For future research, we identified three main goals we want to explore further. Firstly, domain shifts or general variations of the generated environments are of great interest. In this regard, the framework may be further extended by introducing additional features and components in the individual modules. In the detailing layer, dynamic effects such as weather and day/night cycles may be introduced. In the case of the map-based data reconstruction and 3D semantics, further areas may be included in the generation as well as further use cases. Two interesting use cases are agricultural and maritime applications, where map-based data, such as currents or, in the case of agriculture, soil conditions can be reconstructed along with relevant scenery.

Secondly, we would like to explore further techniques for the generation of the different layers. In the case of placement of scene components or map-based generation approaches, such as stated in [62], can be implemented. This would enhance the possibilities and the flexibility of the proposed framework, as more diverse input data may be introduced. Also, environments could be represented with varying granularity, which may be more suitable for a specific use case. We plan on incorporating dynamic objects with interactions, as shown in [63] in the framework as well.

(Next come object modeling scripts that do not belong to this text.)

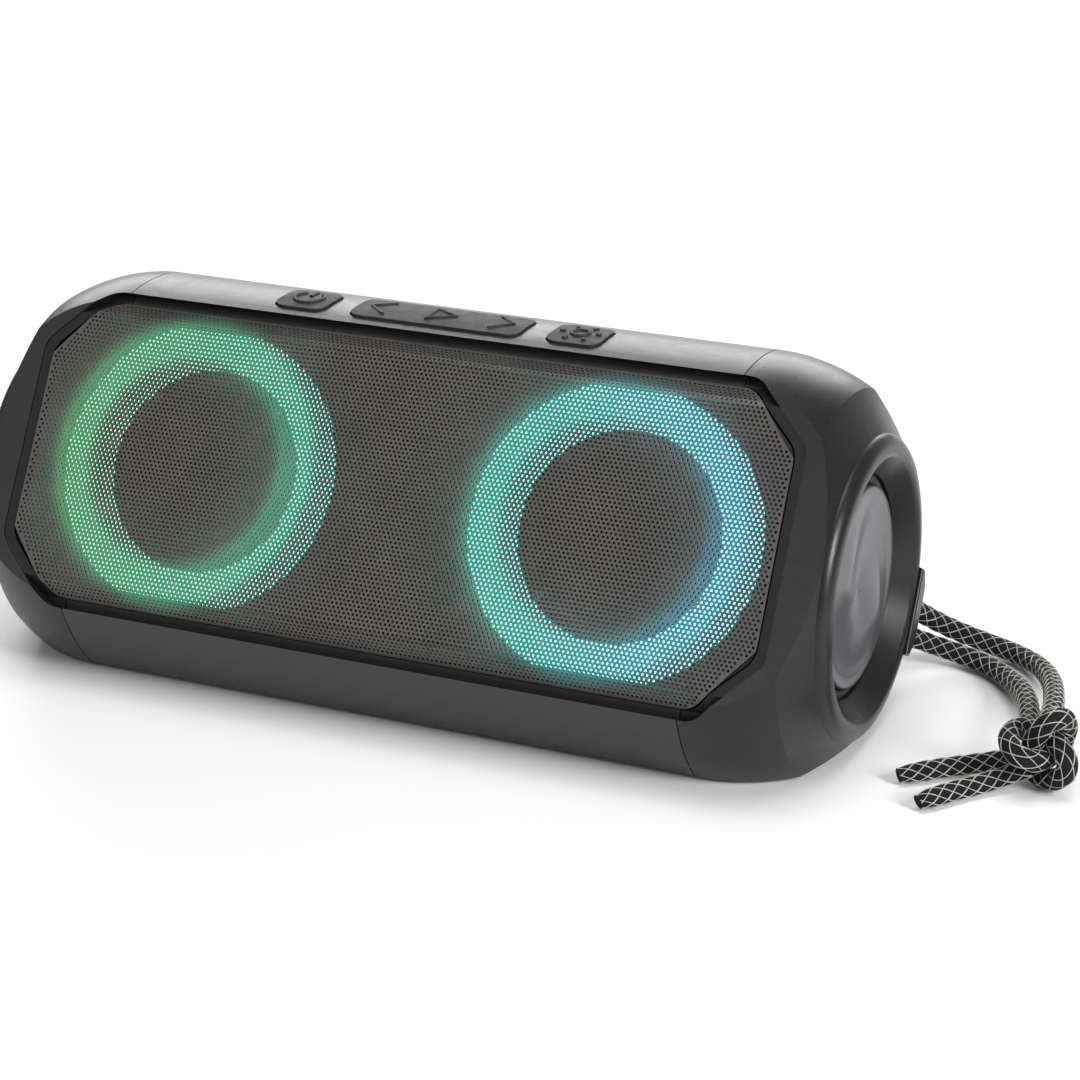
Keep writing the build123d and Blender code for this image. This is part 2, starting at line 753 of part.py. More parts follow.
cell_r, cell_l = 9.2, 65.0
cell_ys, cell_z = (8.0, 27.5), -26.0
with BuildPart() as battery_cells:
    for y in cell_ys:
        with BuildSketch(Plane(origin=(-cell_l / 2, y, axis_h + cell_z), x_dir=(0, 1, 0), z_dir=(1, 0, 0))):
            Circle(cell_r)
        extrude(amount=cell_l)
save(battery_cells, "battery_cells")

tray_z = base_inner + tub_wall
with BuildPart() as battery_tray:
    with BuildSketch(level(tray_z)):
        with Locations((0, sum(cell_ys) / 2)):
            Rectangle(cell_l + 6, 38)
    extrude(amount=8)
    for y in cell_ys:
        cell_end = (-cell_l / 2 - 0.3, y, axis_h + cell_z)
        with BuildSketch(Plane(origin=cell_end, x_dir=(0, 1, 0), z_dir=(1, 0, 0))):
            Circle(cell_r + 0.05)
        extrude(amount=cell_l + 0.6, mode=Mode.SUBTRACT)
save(battery_tray, "battery_tray")

ribbon_t = 0.4
board_face = board_d  # the ribbon ends on the board's inner face
ribbon_low = 22.0
ribbon_end_y = (board_face - ribbon_low * s30) / c30
with BuildPart() as ribbon_cable:
    with BuildSketch(Plane(origin=(ribbon_x - ribbon_w / 2, 0, axis_h), x_dir=(0, 1, 0), z_dir=(1, 0, 0))):
        with BuildLine():
            Polyline((ribbon_y, board_z), (ribbon_y, 30), (ribbon_end_y - 0.6, ribbon_low),
                     (ribbon_end_y, ribbon_low), (ribbon_y + ribbon_t, 30.2), (ribbon_y + ribbon_t, board_z),
                     close=True)
        make_face()
    extrude(amount=ribbon_w)
save(ribbon_cable, "ribbon_cable")

with BuildPart() as base_screws:
    for x, y in base_holes:
        add(screw(floor_plane(x, y, foot_proud), screw_l, screw_r, head_r, head_t))
save(base_screws, "base_screws")

# ---------------------------------------------------------------- lanyard
# One cord goes round the post, and its two halves lie side by side into an overhand knot. Each half's route
# starts at the back of the post, where the two meet.
loop_r = post_r + rope_d / 2 + 0.1
rope_x = (slot_x0 + slot_x1) / 2
post_mid = axis_pt + Vector(rope_x, 0, 0) + rear_corner * post_at
loop_back = post_mid - rear_corner * loop_r
upper_route = [
    loop_back,
    loop_back + along_corner * loop_r,
    post_mid + along_corner * loop_r + rear_corner * 7,
    Vector(118.2, 52.5, 15.8),
    Vector(123.2, 58.8, 10.2),
    Vector(129.4, 62.8, 6.2),
    Vector(136.6, 64.4, 3.8),
    Vector(143.6, 62.8, 3.1),
    Vector(149.6, 58.6, 3.5),
    Vector(154.4, 52.6, 4.6),
    Vector(158.6, 44.8, 6.2),
    Vector(162.8, 34.0, 8.6),
    Vector(166.4, 21.6, 11.2),
    Vector(169.6, 8.8, 13.7),
    Vector(171.4, -3.4, 15.2),
]
lower_route = [
    loop_back,
    loop_back - along_corner * loop_r,
    post_mid - along_corner * loop_r + rear_corner * 7,
    Vector(118.4, 47.2, 9.8),
    Vector(123.6, 51.8, 6.4),
    Vector(130.4, 54.0, 4.0),
    Vector(137.6, 52.8, 3.1),
    Vector(144.0, 48.2, 3.3),
    Vector(149.8, 41.0, 4.4),
    Vector(155.4, 31.4, 6.4),
    Vector(160.0, 19.8, 8.6),
    Vector(163.6, 7.8, 10.3),
    Vector(166.6, -3.8, 11.2),
]
upper_tail = [
    Vector(169.0, -6.6, 7.0),
    Vector(161.2, -6.0, 4.0),
    Vector(153.8, -9.6, 2.8),
    Vector(146.2, -16.0, 3.0),
    Vector(138.4, -23.4, 2.8),
]
lower_tail = [
    Vector(170.0, -14.0, 7.0),
    Vector(163.6, -15.6, 3.8),
    Vector(158.2, -21.0, 2.8),
    Vector(152.8, -28.0, 3.0),
    Vector(147.5, -35.8, 2.8),
]
knot_at, knot_r = Vector(172.2, -10.8, 11.7), 11.6


def bend_radii(points):
    """The largest smooth arc at each corner: 0.45 of the shorter run over the tangent of half the turn."""
    radii = []
    for before, here, after in zip(points, points[1:], points[2:]):
        turn = (here - before).get_angle(after - here)
        shorter = min((here - before).length, (after - here).length)
        radii.append(0.45 * shorter / tan(radians(turn / 2)))
    return radii


def lay_cord(points, name, round_post=False):
    radii = bend_radii(points)
    if round_post:
        radii[0] = loop_r - 0.05
    print(name, "bend radii", [round(r, 1) for r in radii])
    with BuildPart() as cord:
        with BuildLine() as path:
            FilletPolyline(*points, radius=radii)
        with BuildSketch(Plane(origin=path.line @ 0, z_dir=path.line % 0)):
            Circle(rope_d / 2)
        sweep()
    length = path.wires()[0].length
    print(name, "volume over section times length", cord.part.volume / (pi * rope_d**2 / 4 * length))
    with BuildPart() as clear:
        add(cord.part)
        add(knot.part, mode=Mode.SUBTRACT)
    save(clear, name)


with BuildPart() as knot:
    with Locations(Location(knot_at)):
        Sphere(knot_r)
save(knot, "lanyard_knot")
lay_cord(upper_route, "lanyard_upper", round_post=True)
lay_cord(lower_route, "lanyard_lower", round_post=True)
lay_cord(upper_tail, "lanyard_tail_upper")
lay_cord(lower_tail, "lanyard_tail_lower")
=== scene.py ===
import json
from math import atan2, cos, pi, radians, sin, sqrt, tau

import bpy
from mathutils import Matrix, Vector


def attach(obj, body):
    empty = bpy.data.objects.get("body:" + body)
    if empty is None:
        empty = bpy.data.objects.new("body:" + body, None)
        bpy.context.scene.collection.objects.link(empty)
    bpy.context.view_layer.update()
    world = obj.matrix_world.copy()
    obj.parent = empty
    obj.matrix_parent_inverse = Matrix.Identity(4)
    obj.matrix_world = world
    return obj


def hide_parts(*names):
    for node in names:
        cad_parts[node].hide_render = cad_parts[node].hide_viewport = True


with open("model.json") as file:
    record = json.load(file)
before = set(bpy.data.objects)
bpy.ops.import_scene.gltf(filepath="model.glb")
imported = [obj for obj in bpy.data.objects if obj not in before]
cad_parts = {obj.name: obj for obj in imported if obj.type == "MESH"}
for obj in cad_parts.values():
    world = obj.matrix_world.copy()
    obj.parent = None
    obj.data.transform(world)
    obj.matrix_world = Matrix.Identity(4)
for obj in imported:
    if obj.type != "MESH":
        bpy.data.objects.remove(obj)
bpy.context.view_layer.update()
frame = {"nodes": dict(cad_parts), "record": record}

# A portable speaker with a three-sided section. X runs along it, Y to the back, Z up, in metres.
# Lengths with MM in them are millimetres made into metres.
MM = 0.001

lean = radians(30)
axis_z = 42.4 * MM
flat_r, corner_r = 41.4 * MM, 58.5 * MM
face_out = Vector((0, -cos(lean), sin(lean)))
face_up = Vector((0, sin(lean), cos(lean)))
rear_corner = Vector((0, cos(lean), -sin(lean)))
along_corner = Vector((0, sin(lean), cos(lean)))
axis_point = Vector((0, 0, axis_z))

# The front opening's half sizes and its cut corners, and the light ring round each driver.
opening_w, opening_h, opening_cut = 108.5 * MM, 41.6 * MM, 15.0 * MM
driver_x, light_ring_r = 61.4 * MM, 33.7 * MM


def face_point(x, q, p):
    """A point x along the speaker, q up its front face and p out from its long axis."""
    return Vector((x, 0, axis_z)) + face_up * q + face_out * p


def link(name, data, body="root"):
    """A new object in the scene that moves with a CAD body."""
    obj = bpy.data.objects.new(name, data)
    bpy.context.scene.collection.objects.link(obj)
    if body:
        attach(obj, body)
    return obj


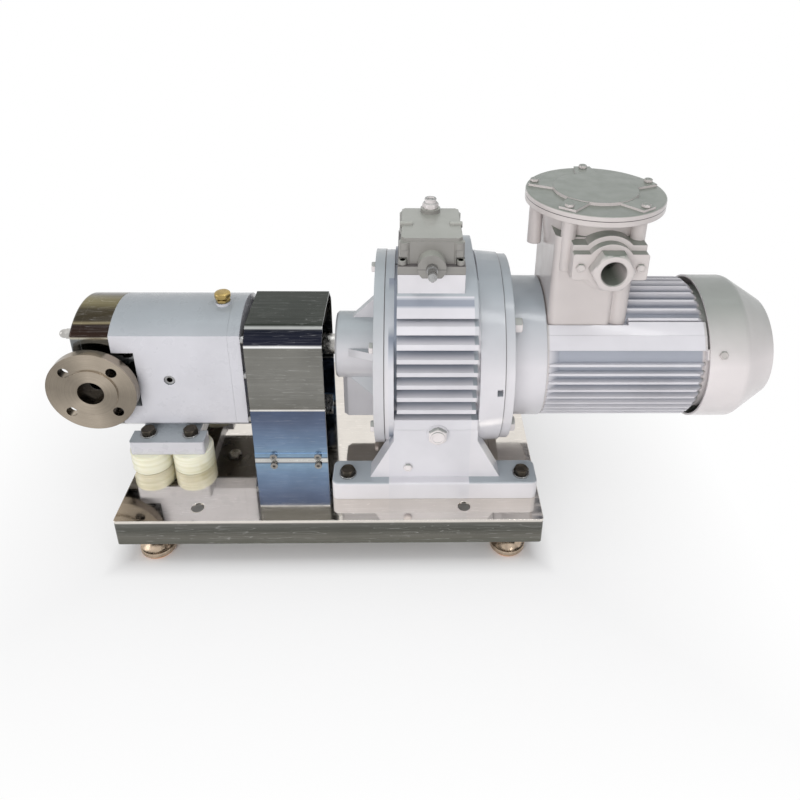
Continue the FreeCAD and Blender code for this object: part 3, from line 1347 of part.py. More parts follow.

Thirdly, although the data produced is already usable in its current state, we would like to introduce real data as the baseline on which we train or define every single generation step. For this, the groundwork is already laid, as the layers are designed to encompass real data sources, as indicated. All of these points would greatly enhance the possibilities of the framework for generating scenarios, which can cover a great portion of the ODD of an ADAS functionality. As previously mentioned, this could lead to further advancements in the fields of ADAS fuzzing and ODD exploration. Consequently, this could facilitate targeted searches specifically targeting edge cases. Such a possibility would increase the safety for autonomous vehicles.